Quand Pascal emploie le mot stultitia dans le texte Preuves par discours I (Laf. 418, Sel. 680), il l’entend au sens de folie, plutôt que de stupidité, et il le tourne en un bon sens, puisque la sottise des chrétiens, lorsqu’ils déclarent que la raison ne peut pas donner connaissance de Dieu, s’avère être une forme supérieure d’intelligence et de cohérence de la pensée. Voir Lhermet J., Pascal et la Bible, p. 199, sur le mot stultitiam, qui ne se comprend que par référence à saint Paul, I Cor., 1, 18. Pascal reprend à l’apôtre une idée qui permet de prouver à l’incrédule que le christianisme est folie devant les hommes, mais qu’il est plein de bon sens en manquant de preuve.

Jacques-Lefèvre Nicole, Pouey-Mounou Anne-Pascale, Sottise et ineptie, de la Renaissance aux Lumières : ‪discours du savoir et représentations romanesques : colloque organisé par le Centre d’études du roman et du romanesque, U. P. J. V. Amiens, et Centre des sciences de la littérature française, Université Paris X-Nanterre, (25-27 mars 2004), Université Paris X-Nanterre, 2004.
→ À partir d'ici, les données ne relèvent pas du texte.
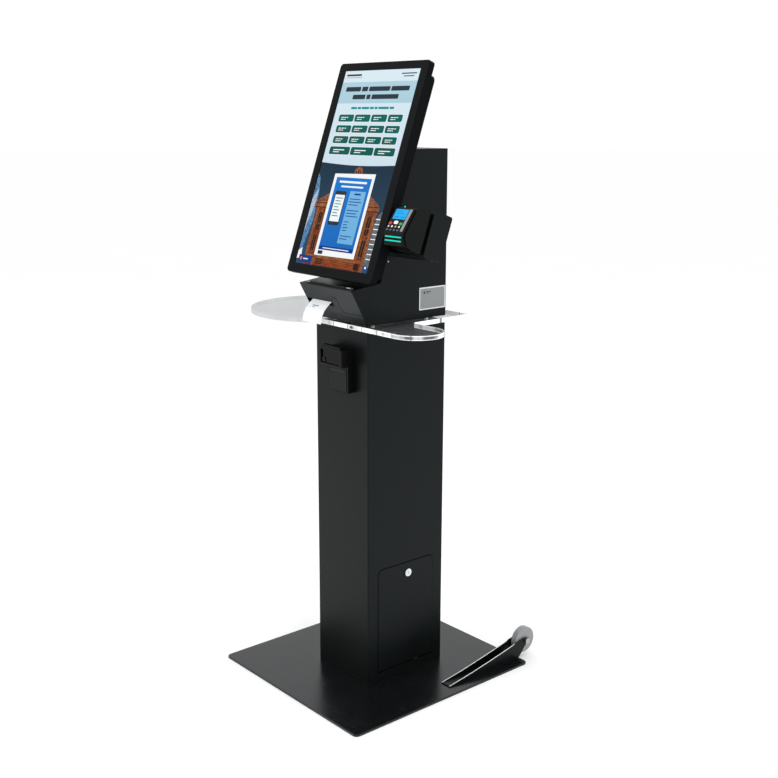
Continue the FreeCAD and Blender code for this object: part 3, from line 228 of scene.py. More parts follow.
def shelf_material():
    """Clear cast sheet: faces let the floor show through; the sawn and polished edges carry a painted highlight and
    painted dark runs.
    """
    n = Net("clear_shelf")
    here = n.place()
    x, y, z = n.split(here)
    g = n.node("ShaderNodeNewGeometry")
    nz = n.math("ABSOLUTE", n.split(g.outputs["Normal"])[2])
    edge = n.ranged(nz, 0.35, 0.65, 1.0, 0.0)
    haze = n.noise(here, 5.0, 4.0, 0.6)
    fine = n.noise(here, 900.0, 2.0, 0.5)
    # edge: painted highlight in long bright runs, broken by short runs of painted shade for dark refraction and by
    # evenly spaced thin dark lines
    run = n.noise(n.place(scale=(1, 1, 0.1)), 13.0, 2.0, 0.5)
    front = n.ranged(y, -0.10, -0.06, 1.0, 0.0)
    ledge = n.math("MULTIPLY", n.ranged(x, 0.12, 0.20, 0.0, 1.0), n.ranged(y, 0.0, 0.01, 1.0, 0.0))
    # painted shade: short dark runs along the front edge
    dark = n.math("MULTIPLY", n.ranged(run, 0.40, 0.47, 1.0, 0.0), front)
    mid = n.ranged(n.math("ABSOLUTE", n.math("SUBTRACT", z, 1.0092)), 0.0034, 0.0042, 1.0, 0.15)
    step = n.math("FRACT", n.math("MULTIPLY", n.math("ADD", x, n.math("MULTIPLY", y, 0.35)), 17.0))
    line = n.math("MULTIPLY", n.math("LESS_THAN", step, 0.05), 0.8)
    refraction_shade_and_lines = n.math("MAXIMUM", n.math("MULTIPLY", dark, mid), line)
    # painted shade: the edge darkens towards the front and at the right ledge tip
    body_z = n.ranged(n.math("ABSOLUTE", n.math("SUBTRACT", z, 1.0092)), 0.0028, 0.0046, 1.0, 0.25)
    tip = n.ranged(n.noise(n.place(scale=(1, 1, 0.1)), 22.0, 2.0, 0.5), 0.42, 0.58, 0.95, 0.35)
    shade = n.math("MAXIMUM", n.math("MULTIPLY", n.ranged(run, 0.47, 0.6, 0.35, 0.0), front), n.math("MULTIPLY", n.math("MULTIPLY", ledge, tip), body_z))
    edge_glint_and_shade = n.mix(n.math("MAXIMUM", refraction_shade_and_lines, shade), (0.90, 0.91, 0.91, 1.0), (0.03, 0.034, 0.038, 1.0))
    rough = n.ranged(fine, 0.3, 0.7, 0.05, 0.10)
    face = n.node("ShaderNodeBsdfPrincipled")
    n.link(n.mix(haze, (0.50, 0.51, 0.52, 1.0), (0.58, 0.59, 0.60, 1.0)), face.inputs["Base Color"])
    n.link(rough, face.inputs["Roughness"])
    clear = n.node("ShaderNodeBsdfTransparent")
    n.link(n.mix(haze, (0.76, 0.77, 0.775, 1.0), (0.81, 0.82, 0.825, 1.0)), clear.inputs["Color"])
    sheet = n.node("ShaderNodeMixShader")
    sheet.inputs[0].default_value = 0.10
    n.link(clear.outputs[0], sheet.inputs[1])
    n.link(face.outputs[0], sheet.inputs[2])
    # painted highlight: the edge colour drives both base colour and emission, with less of it towards the left
    rim = n.node("ShaderNodeBsdfPrincipled")
    n.link(edge_glint_and_shade, rim.inputs["Base Color"])
    n.link(edge_glint_and_shade, rim.inputs["Emission Color"])
    rim.inputs["Emission Strength"].default_value = 0.35
    n.link(rough, rim.inputs["Roughness"])
    both = n.node("ShaderNodeMixShader")
    n.link(n.math("MULTIPLY", edge, n.ranged(x, -0.10, -0.06, 0.12, 1.0)), both.inputs[0])
    n.link(sheet.outputs[0], both.inputs[1])
    n.link(rim.outputs[0], both.inputs[2])
    n.link(both.outputs[0], n.out.inputs["Surface"])
    return n.mat


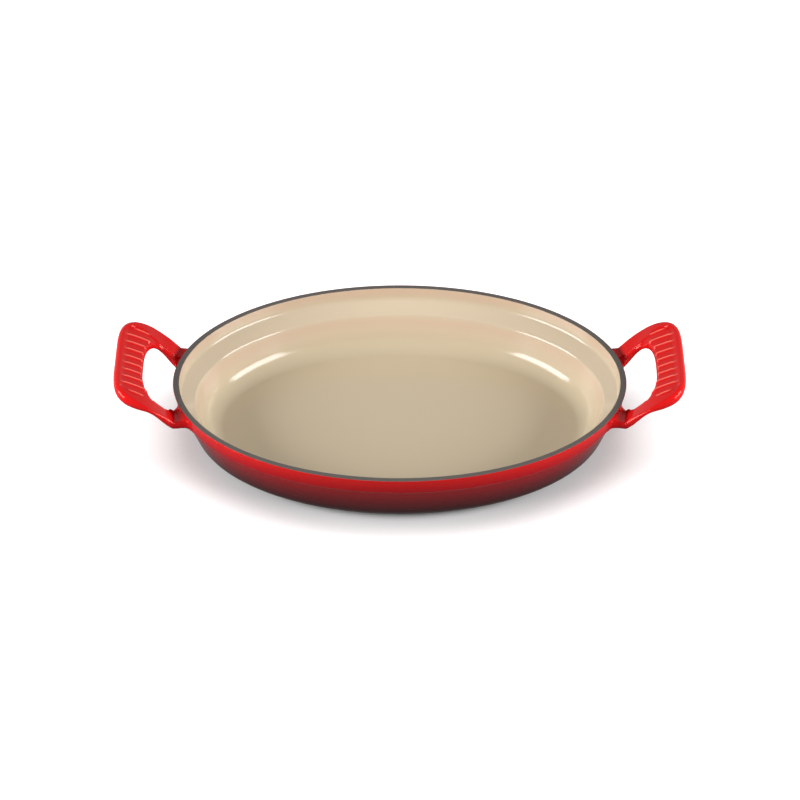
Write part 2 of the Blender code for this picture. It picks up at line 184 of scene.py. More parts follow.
# Fineness
OVAL_STEPS = 360
ARC_STEPS = 14
VOXEL = 0.00035
OUTLINE_SAMPLES = 160
POINTS_AT_ONCE = 20000
SLOPE_STEP = 0.0001
NUDGE = 0.00005
INSET_ROUNDS = 6
SETTLING_ROUNDS = 3
LEAST_STEEPNESS = 0.25
LONGEST_CORNER = 0.95
SHARP_ANGLE = math.radians(50.0)
OUTLINE_TAIL = 0.0200
LEAST_ARM_WIDTH = 0.0010
LOOP_HEADROOM = 0.0030


def mix(first, second, share):
    return first + (second - first) * share


def smoothstep(value):
    share = np.clip(value, 0.0, 1.0)
    return share * share * (3.0 - 2.0 * share)


# Profiles, as (inset, height)


def tangent_length(before, corner, after, radius):
    """How far from the corner an arc of this radius touches both of its sides."""
    to_before = math.atan2(before[1] - corner[1], before[0] - corner[0])
    to_after = math.atan2(after[1] - corner[1], after[0] - corner[0])
    opening = abs(math.remainder(to_before - to_after, math.tau))
    return radius / math.tan(opening / 2)


def towards(start, goal, distance):
    share = distance / math.dist(start, goal)
    return (mix(start[0], goal[0], share), mix(start[1], goal[1], share))


def rounded_corner(before, corner, after, radius, steps=ARC_STEPS):
    """Points along the arc that rounds this corner, ends included."""
    reach = tangent_length(before, corner, after, radius)
    nearest = min(math.dist(before, corner), math.dist(corner, after))
    reach = min(reach, LONGEST_CORNER * nearest)
    start = towards(corner, before, reach)
    end = towards(corner, after, reach)
    middle = ((start[0] + end[0]) / 2, (start[1] + end[1]) / 2)
    opening = math.dist(corner, start) / math.dist(corner, middle)
    centre = towards(corner, middle, opening * reach)
    first = math.atan2(start[1] - centre[1], start[0] - centre[0])
    turn = math.remainder(math.atan2(end[1] - centre[1], end[0] - centre[0]) - first, math.tau)
    size = math.dist(centre, start)
    angles = [first + turn * step / steps for step in range(steps + 1)]
    return [(centre[0] + size * math.cos(a), centre[1] + size * math.sin(a)) for a in angles]


def rounded_path(corners):
    """An open path through (point, radius) corners, with its ends left as they are."""
    path = [corners[0][0]]
    for index in range(1, len(corners) - 1):
        point, radius = corners[index]
        path += rounded_corner(corners[index - 1][0], point, corners[index + 1][0], radius)
    return path + [corners[-1][0]]


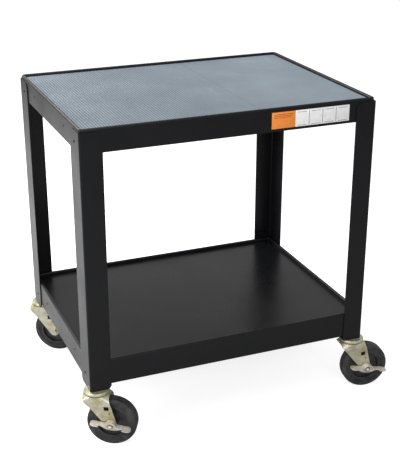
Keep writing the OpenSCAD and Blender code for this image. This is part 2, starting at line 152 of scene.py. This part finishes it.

Lucien Jerphagnon a publié un livre intitulé La… sottise ? (Vingt-huit siècles qu’on en parle), Paris, Albin Michel, 2010, qui peut servir à éclairer les pages qu’il consacre au tour d’esprit de Pascal, in L’au-delà de tout, coll. Bouquins, Paris, Robert Laffont, 2017, rééd. de Le caractère de Pascal, voir notamment p. 707 sq. et p. 765 sq.

Pascal traite rarement ses interlocuteurs de sots, surtout dans les Pensées. Dans sa technique argumentative, les sots sont en général d’autres personnes, de la conduite desquelles il cherche à détourner son lecteur. C’est ainsi que, dans le fragment Preuves par discours II (Laf. 427, Sel. 681), il fait prononcer des sottises par un incrédule paresseux, pour en dégoûter le lecteur de bonne foi. La sottise sert alors de repoussoir : C’est donc assurément un grand mal que d’être dans ce doute. Mais c’est au moins un devoir indispensable de chercher quand on est dans ce doute. Et ainsi celui qui doute et qui ne cherche pas est tout ensemble et bien malheureux et bien injuste. Que s’il est avec cela tranquille et satisfait, qu’il en fasse profession, et enfin qu’il en fasse vanité, et que ce soit de cet état même qu’il fasse le sujet de sa joie et de sa vanité, je n’ai point de termes pour qualifier une si extravagante créature. Où peut-on prendre ces sentiments ? Quel sujet de joie trouve-t-on à n’attendre plus que des misères sans ressource ? Quel sujet de vanité de se voir dans des obscurités impénétrables, et comment se peut-il faire que ce raisonnement-ci se passe dans un homme raisonnable ? [...] Qui souhaiterait d’avoir pour ami un homme qui discourt de cette manière ? Qui le choisirait entre les autres pour lui communiquer ses affaires ? Qui aurait recours à lui dans ses afflictions ? Et enfin, à quel usage de la vie on le pourrait destiner ? En vérité, il est glorieux à la religion d’avoir pour ennemis des hommes si déraisonnables, et leur opposition lui est si peu dangereuse, qu’elle sert au contraire à l’établissement de ses vérités.

La controverse avec le P. Noël sur le vide est sur ce point exemplaire : tant que Pascal pense pouvoir corriger le jésuite de ses erreurs, il s’adresse directement à lui par une lettre ; mais lorsqu’il comprend que le P. Noël ne renonce pas à invoquer l’éther ou la légèreté mouvante, il se tourne vers Le Pailleur pour mettre en lumière l’incapacité du jésuite de respecter les règles de la recherche scientifique.

Pour l’exemple des Provinciales, voir Descotes Dominique, “Fonction argumentative de la satire dans les Provinciales de Pascal”, in L’Esprit de la satire, Narr-Place, 1979, p. 43-66.

Plus sûrement encore est marque de sottise le fait de poursuivre une conduite qui se retourne contre ceux qui l’adoptent : Gérard Ferreyrolles a consacré de bonnes pages au fait que les jésuites, quoiqu’ils cherchent à conquérir la société par leurs opinions probables, ne se rendent pas compte qu’ils s’attirent en réalité le mépris général : voir Pascal et la raison du politique, p. 77 sq. Voir sur ce point le fragment 2e ms Guerrier (Laf. 989, Sel. 809). C’est un sot poste dans le monde que celui de moines, qu’ils tiennent, par leur aveu même.